• STATED TASK: Wherever the word "slide" shows up in a line, please copy that line.

• DATA LINES:
-------

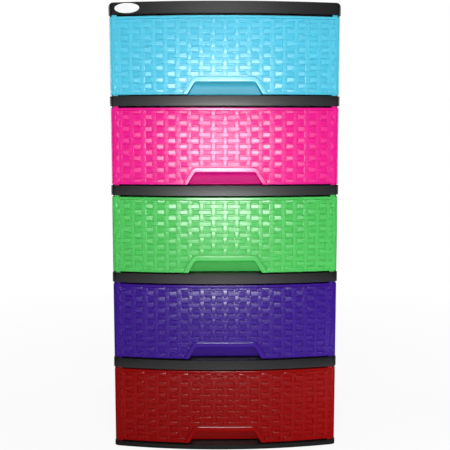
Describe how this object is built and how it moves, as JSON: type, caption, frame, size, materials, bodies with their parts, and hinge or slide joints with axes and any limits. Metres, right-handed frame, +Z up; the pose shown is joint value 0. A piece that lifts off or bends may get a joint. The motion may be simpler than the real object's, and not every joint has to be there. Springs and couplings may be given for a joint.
{
  "type": "plastic drawer tower",
  "caption": "Free-standing plastic drawer tower with a dark frame and bowed, woven-look drawer fronts with finger notches; the drawers slide out.",
  "frame": {"origin": "on the floor, in the middle of the footprint", "axes": "+Z up, the drawers open towards -Y, +X to the right of someone facing the drawers"},
  "size_m": [0.4, 0.4, 0.784],
  "materials": {
    "frame_plastic": "satin, charcoal, moulded",
    "label_white": "gloss, blank",
    "drawer_blue": "gloss, moulded basket weave",
    "drawer_pink": "gloss, moulded basket weave",
    "drawer_green": "gloss, moulded basket weave",
    "drawer_purple": "gloss, moulded basket weave",
    "drawer_red": "gloss, moulded basket weave"
  },
  "bodies": {
    "tower": {"top_cover": "frame_plastic", "oval_label": "label_white", "base_frame": "frame_plastic", "divider_1": "frame_plastic", "divider_2": "frame_plastic", "divider_3": "frame_plastic", "divider_4": "frame_plastic", "side_panel_left_1": "frame_plastic", "side_panel_left_2": "frame_plastic", "side_panel_left_3": "frame_plastic", "side_panel_left_4": "frame_plastic", "side_panel_left_5": "frame_plastic", "side_panel_right_1": "frame_plastic", "side_panel_right_2": "frame_plastic", "side_panel_right_3": "frame_plastic", "side_panel_right_4": "frame_plastic", "side_panel_right_5": "frame_plastic", "back_panel_1": "frame_plastic", "back_panel_2": "frame_plastic", "back_panel_3": "frame_plastic", "back_panel_4": "frame_plastic", "back_panel_5": "frame_plastic"},
    "drawer_1": {"drawer_tray_1": "drawer_blue", "drawer_front_1": "drawer_blue"},
    "drawer_2": {"drawer_tray_2": "drawer_pink", "drawer_front_2": "drawer_pink"},
    "drawer_3": {"drawer_tray_3": "drawer_green", "drawer_front_3": "drawer_green"},
    "drawer_4": {"drawer_tray_4": "drawer_purple", "drawer_front_4": "drawer_purple"},
    "drawer_5": {"drawer_tray_5": "drawer_red", "drawer_front_5": "drawer_red"}
  },
  "joints": [
    {"name": "drawer_1_slide", "type": "slide", "parent": "tower", "child": "drawer_1", "axis": [0, -1, 0], "range_m": [0, 0.285]},
    {"name": "drawer_2_slide", "type": "slide", "parent": "tower", "child": "drawer_2", "axis": [0, -1, 0], "range_m": [0, 0.285]},
    {"name": "drawer_3_slide", "type": "slide", "parent": "tower", "child": "drawer_3", "axis": [0, -1, 0], "range_m": [0, 0.285]},
    {"name": "drawer_4_slide", "type": "slide", "parent": "tower", "child": "drawer_4", "axis": [0, -1, 0], "range_m": [0, 0.285]},
    {"name": "drawer_5_slide", "type": "slide", "parent": "tower", "child": "drawer_5", "axis": [0, -1, 0], "range_m": [0, 0.285]}
  ]
}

-------

• ANSWER TO THE TASK:
Describe how this object is built and how it moves, as JSON: type, caption, frame, size, materials, bodies with their parts, and hinge or slide joints with axes and any limits. Metres, right-handed frame, +Z up; the pose shown is joint value 0. A piece that lifts off or bends may get a joint. The motion may be simpler than the real object's, and not every joint has to be there. Springs and couplings may be given for a joint.
  "caption": "Free-standing plastic drawer tower with a dark frame and bowed, woven-look drawer fronts with finger notches; the drawers slide out.",
    {"name": "drawer_1_slide", "type": "slide", "parent": "tower", "child": "drawer_1", "axis": [0, -1, 0], "range_m": [0, 0.285]},
    {"name": "drawer_2_slide", "type": "slide", "parent": "tower", "child": "drawer_2", "axis": [0, -1, 0], "range_m": [0, 0.285]},
    {"name": "drawer_3_slide", "type": "slide", "parent": "tower", "child": "drawer_3", "axis": [0, -1, 0], "range_m": [0, 0.285]},
    {"name": "drawer_4_slide", "type": "slide", "parent": "tower", "child": "drawer_4", "axis": [0, -1, 0], "range_m": [0, 0.285]},
    {"name": "drawer_5_slide", "type": "slide", "parent": "tower", "child": "drawer_5", "axis": [0, -1, 0], "range_m": [0, 0.285]}